▶ [DATA EXCERPTS]
================

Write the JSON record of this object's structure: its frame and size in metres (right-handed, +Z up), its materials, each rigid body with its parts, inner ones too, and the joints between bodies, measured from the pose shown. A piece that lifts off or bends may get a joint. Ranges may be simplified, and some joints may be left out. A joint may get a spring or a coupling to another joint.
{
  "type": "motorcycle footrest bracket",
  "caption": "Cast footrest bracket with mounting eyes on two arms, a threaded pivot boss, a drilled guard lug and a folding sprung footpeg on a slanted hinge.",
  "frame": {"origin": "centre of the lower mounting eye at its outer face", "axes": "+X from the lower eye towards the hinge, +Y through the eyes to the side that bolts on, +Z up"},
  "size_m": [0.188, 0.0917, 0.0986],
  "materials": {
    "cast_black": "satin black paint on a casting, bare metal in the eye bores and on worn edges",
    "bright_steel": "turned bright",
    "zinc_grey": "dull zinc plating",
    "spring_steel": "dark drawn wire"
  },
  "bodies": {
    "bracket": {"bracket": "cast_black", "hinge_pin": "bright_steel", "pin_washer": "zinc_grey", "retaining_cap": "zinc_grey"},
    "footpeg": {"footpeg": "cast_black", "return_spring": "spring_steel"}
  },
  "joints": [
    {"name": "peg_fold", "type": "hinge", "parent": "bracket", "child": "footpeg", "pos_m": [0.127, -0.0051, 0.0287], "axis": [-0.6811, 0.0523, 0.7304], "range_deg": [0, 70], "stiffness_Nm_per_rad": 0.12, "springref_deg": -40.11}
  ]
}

================

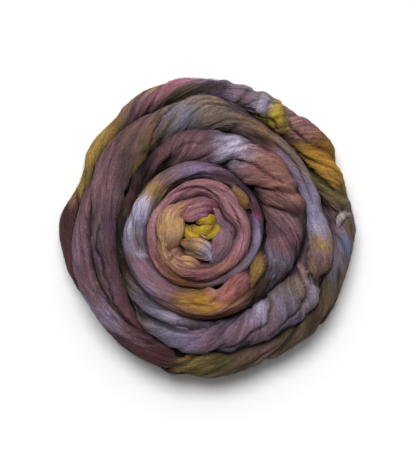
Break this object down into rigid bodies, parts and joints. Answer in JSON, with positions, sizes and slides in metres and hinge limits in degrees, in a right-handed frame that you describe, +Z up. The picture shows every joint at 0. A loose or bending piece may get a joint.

================

▶ [YOUR TASK] Work out the number of lines in this listing that include the word "from". Reply with that number only.

▶ [EXERCISE SOLUTION] 2